La pensée des Pères de l’Eglise portait surtout sur la communion interne de l’Eglise envisagée comme Corps. La réflexion synodale de nos Eglises d’Afrique du Nord propose de l’élargir en travaillant davantage les notions de Peuple et de fraternité : « L’Eglise est un Corps. Elle est aussi un Peuple, et ce Peuple dépasse les frontières visibles de ce Corps.
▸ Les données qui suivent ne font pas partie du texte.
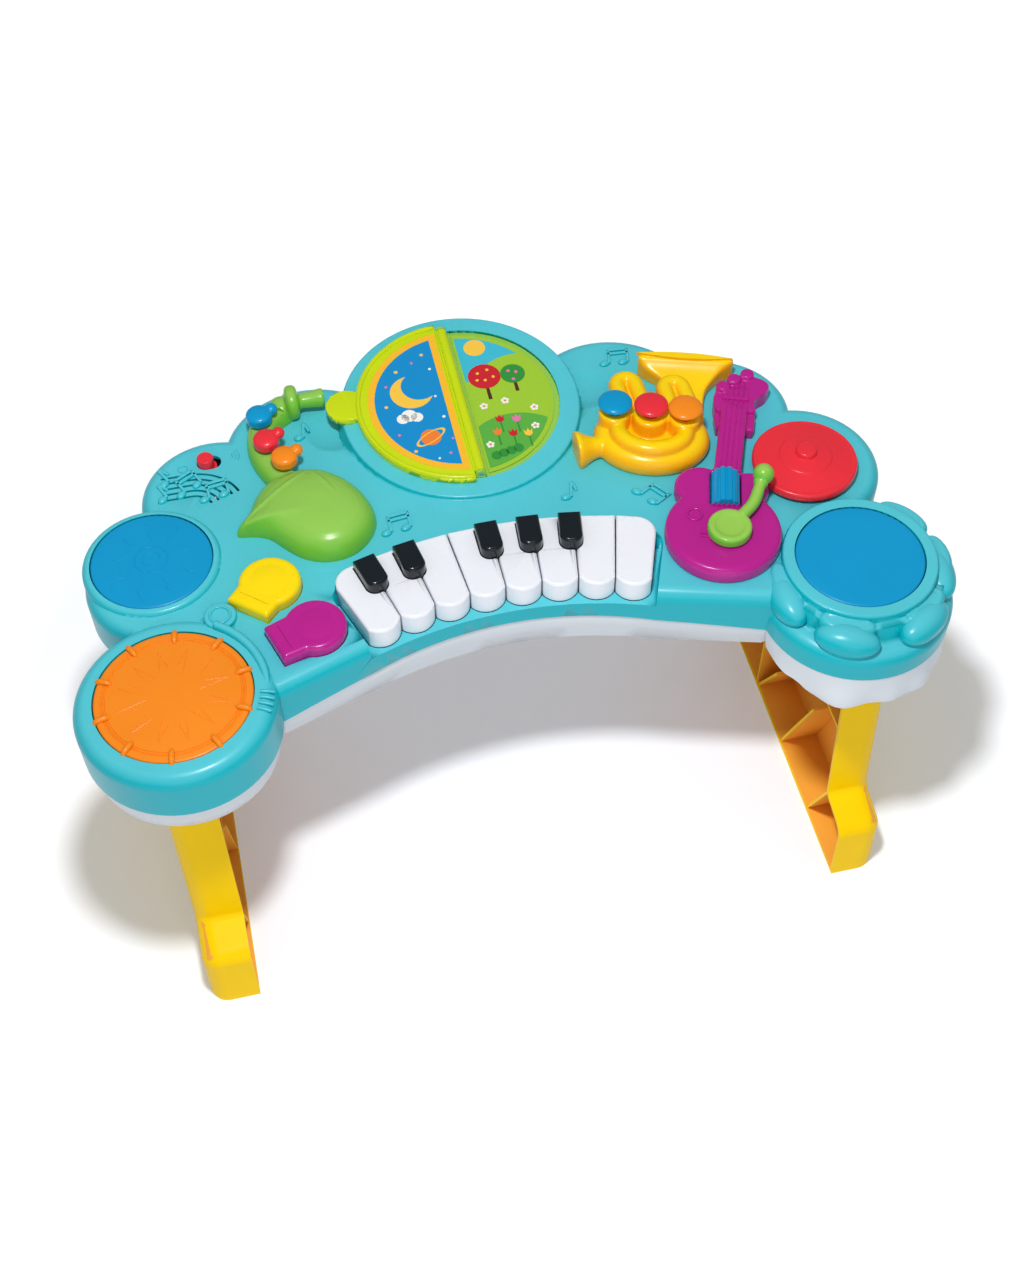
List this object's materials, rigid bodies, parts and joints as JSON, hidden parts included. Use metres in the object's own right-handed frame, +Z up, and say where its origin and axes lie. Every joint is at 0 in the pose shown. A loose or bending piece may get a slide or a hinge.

Comme le souligne le Concile, il en va de sa catholicité, pas seulement comme une note de fait, mais comme une mission en devenir : ‘A cette unité catholique du Peuple de Dieu qui préfigure et promeut la paix universelle, tous les hommes sont appelés ; à cette unité appartiennent sous diverses formes ou sont ordonnés, et les fidèles catholiques et ceux qui, par ailleurs, ont foi dans le Christ, et finalement tous les hommes sans exception que la grâce de Dieu appelle au salut » (Lumen Gentium 13) ; assertion à relire en lien avec le paragraphe 22 de Gaudium et Spes : « Cela ne vaut pas seulement pour ceux qui croient au Christ, mais bien pour tous les hommes de bonne volonté, dans le cœur desquels, invisiblement, agit la grâce. En effet, puisque le Christ est mort pour tous et que la vocation dernière de l’homme est réellement unique, à savoir divine, nous devons tenir que l’Esprit Saint offre à tous, d’une façon que Dieu connaît, la possibilité d’être associé au mystère pascal ». Les deux notions de « Corps » et de « Peuple » ne sont pas superposables. Nos Eglises nord-africaines sont un laboratoire permettant d’approfondir leur lien à partir d’une expérience vécue. Sans doute est-il urgent aujourd’hui, au bénéfice de l’Eglise entière, d’élargir l’ecclésiologie de communion des Pères des premiers siècles en référence au Corps à une ecclésiologie de la fraternité en référence au Peuple. Sans remplacer la première par la seconde, sans penser l’une et l’autre dans un rapport d’opposition mais de nécessaire complémentarité. […] » (CERNA, Rapport de synthèse, août 2022).